** START **
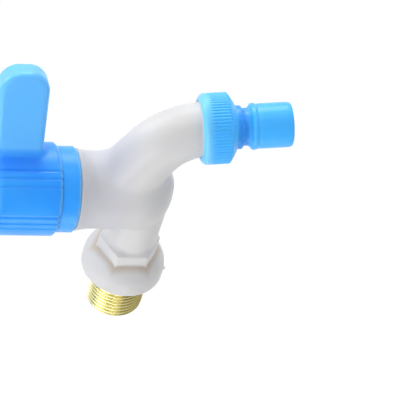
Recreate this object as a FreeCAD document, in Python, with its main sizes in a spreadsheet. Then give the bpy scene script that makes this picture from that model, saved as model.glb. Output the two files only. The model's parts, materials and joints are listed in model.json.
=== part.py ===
import FreeCAD, Part
import math
import os
import Sketcher

# A wall-mounted plastic bib tap with a quarter-turn lever and a screwed-on hose nozzle.
# Frame: the origin is on the inlet's axis, in the plane of the wall flange's back.
# +Y runs into the wall along the inlet thread, and +Z points up along the valve's axis.
# The spout leaves towards -Y and turns down. Lengths are millimetres, angles degrees.

document = FreeCAD.newDocument("PlasticFaucet")
sheet = document.addObject("Spreadsheet::Sheet", "Sizes")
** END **
## Task brief
Reproduce the listing above verbatim, from first line to last.

## Response to this exercise
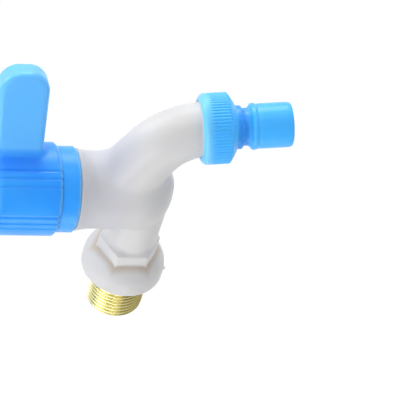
Recreate this object as a FreeCAD document, in Python, with its main sizes in a spreadsheet. Then give the bpy scene script that makes this picture from that model, saved as model.glb. Output the two files only. The model's parts, materials and joints are listed in model.json.
=== part.py ===
import FreeCAD, Part
import math
import os
import Sketcher

# A wall-mounted plastic bib tap with a quarter-turn lever and a screwed-on hose nozzle.
# Frame: the origin is on the inlet's axis, in the plane of the wall flange's back.
# +Y runs into the wall along the inlet thread, and +Z points up along the valve's axis.
# The spout leaves towards -Y and turns down. Lengths are millimetres, angles degrees.

document = FreeCAD.newDocument("PlasticFaucet")
sheet = document.addObject("Spreadsheet::Sheet", "Sizes")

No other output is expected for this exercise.